La decadencia del fútbol
Debo decir que desde los veinte años escucho, veo, leo, hablo y escribo sobre fútbol, entre otros deportes. Hace tiempo que no hago recuento de los partido que he visto. En el 2006 iba por los mil doscientos más o menos, pongamos que ahora deben superar los mil quinientos. Pensaréis que son demasiados como para darse cuenta ahora de los engaños que se dan, corruptelas y corrupciones aparte, pero he llegado a la conclusión de que en este deporte las cosas han cambiado y no para bien.
El último agente perverso que influye en la degradación del espectáculo es el de las apuestas. Si circunscrito a las quinielas estatales ya se dieron sobornos, abierta la espita de las casas privadas de apuestas, el fenómeno es imparable y la irrupción de pequeñas o grandes mafias sólo es cuestión de tiempo. Ha sucedido con el boxeo, totalmente infectado y en decadencia, pero ya se han contagiado del virus otras especialidades como el mismísimo tenis, abanderado de la caballerosidad, el golf y otros que han salpicado hasta distintos comités olímpicos e instituciones varias.
La avaricia rompe el saco y la proliferación de competiciones locales e internacionales con un exclusivo afán recaudatorio, distorsionan el desarrollo de los campeonatos con la inestimable ayuda de la televisión, que contribuye al bombardeo diario de partidos que carecen del menor interés: amistosos de selecciones nacionales, fases de clasificación, liguillas continentales que no aportan más que aburrimiento hasta sus cuartos de final y, en definitiva, un expolio que ha desembocado en un un Mundial de tropecientos países y unas ligas europeas ruinosas para el ochenta por ciento de los participantes, jugosas para la Fifa y la Uefa e inócuas para el aficionado.

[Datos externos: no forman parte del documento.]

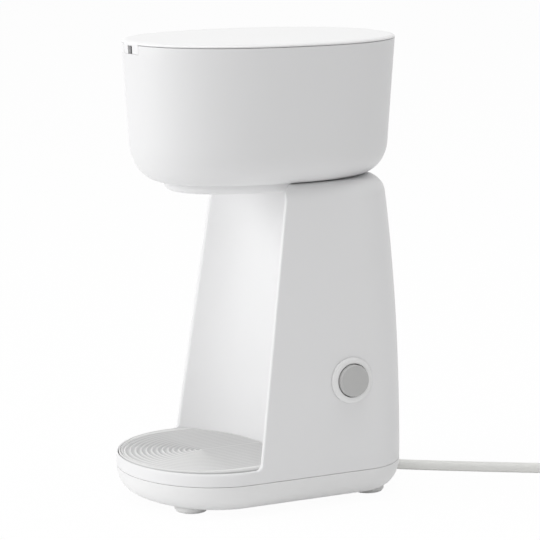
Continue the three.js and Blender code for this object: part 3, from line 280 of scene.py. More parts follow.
# New tree with named inputs and outputs
def newTree(name, kind, inputs, outputs):
    tree = bpy.data.node_groups.new(name, kind)
    for side, sockets in (("INPUT", inputs), ("OUTPUT", outputs)):
        for label, holds in sockets.items():
            tree.interface.new_socket(label, in_out=side, socket_type="NodeSocket" + holds)
    return tree, tree.nodes.new("NodeGroupInput"), tree.nodes.new("NodeGroupOutput")


def mathNode(tree, operation, *values, clamp=False):
    node = tree.nodes.new("ShaderNodeMath")
    node.operation = operation
    node.use_clamp = clamp
    for socket, value in zip(node.inputs, values):
        feed(tree, socket, value)
    return node.outputs[0]


def noiseNode(tree, vector, scale, detail, roughness):
    node = newNode(tree, "ShaderNodeTexNoise", Vector=vector, Scale=scale, Detail=detail, Roughness=roughness)
    return node.outputs["Fac"]


def mixColour(tree, factor, first, second):
    node = tree.nodes.new("ShaderNodeMix")
    node.data_type = "RGBA"
    for socket, value in (("Factor", factor), (6, first), (7, second)):
        feed(tree, node.inputs[socket], value)
    return node.outputs[2]


# Faint clouds and a fine grain, as on a moulded skin
moulding = dict(cloudDetail=3, cloudRoughness=0.55, grainDetail=2, grainRoughness=0.6, cells=0.6,
                contrast=1.6, offset=-0.3, speckle=0.3)


def makeMouldedGroup():
    m = moulding
    tree, given, out = newTree(
        "mouldedSurface", "ShaderNodeTree",
        {"Vector": "Vector", "Colour": "Color", "Shade": "Color", "Mottle scale": "Float",
         "Grain scale": "Float", "Roughness": "Float", "Spread": "Float"},
        {"Colour": "Color", "Roughness": "Float", "Height": "Float"})
    value = given.outputs
    cloud = noiseNode(tree, value["Vector"], value["Mottle scale"], m["cloudDetail"], m["cloudRoughness"])
    grain = noiseNode(tree, value["Vector"], value["Grain scale"], m["grainDetail"], m["grainRoughness"])
    cell = newNode(tree, "ShaderNodeTexVoronoi", Vector=value["Vector"], Scale=value["Grain scale"])
    height = mathNode(tree, "MULTIPLY_ADD", cell.outputs["Distance"], m["cells"], grain)
    share = mathNode(tree, "MULTIPLY_ADD", cloud, m["contrast"], m["offset"], clamp=True)
    speck = mathNode(tree, "MULTIPLY_ADD", grain, m["speckle"], -m["speckle"] / 2)
    share = mathNode(tree, "ADD", share, speck, clamp=True)
    colour = mixColour(tree, share, value["Shade"], value["Colour"])
    swing = mathNode(tree, "SUBTRACT", cloud, 0.5)
    rough = mathNode(tree, "MULTIPLY_ADD", swing, value["Spread"], value["Roughness"], clamp=True)
    for label, socket in (("Colour", colour), ("Roughness", rough), ("Height", height)):
        tree.links.new(socket, out.inputs[label])
    return tree


# Lighter edges where hands and cloths rub, in patches
edgeWear = dict(patchScale=160, patchDetail=3, patchRoughness=0.6, start=0.52, gain=14, lift=1.12)


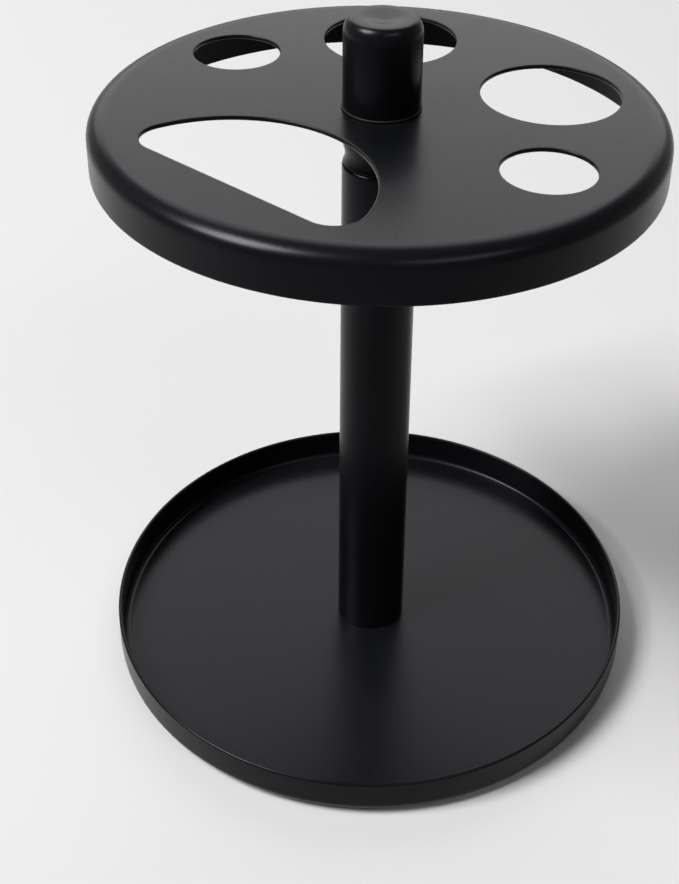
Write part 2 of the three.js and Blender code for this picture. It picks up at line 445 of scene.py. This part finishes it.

Pero, en mi opinión, la gran víctima es un público, indudablemente decreciente aunque de forma muy lenta, víctima propiciatoria de la tomadura de pelo. Porque, no nos equivoquemos, la abundancia de campeonatos de toda índole y, por lo tanto, la aparición de nuevos clubs y la necesidad de más profesionales, redunda en la menor calidad de estos últimos. Más practicantes, si; pero mayor cantidad de tuercebotas. Y, en este punto, el colmo de la desfacahatez: «menos pitos, más venir al campo y animar que hemos de remar todos juntos». La gran diferencia es que para empuñar el remo, los de la grada pagan (directamente o a las emisoras de televisión) y los del terreno de juego cobran. Y mucho. ¡Así cualquiera!.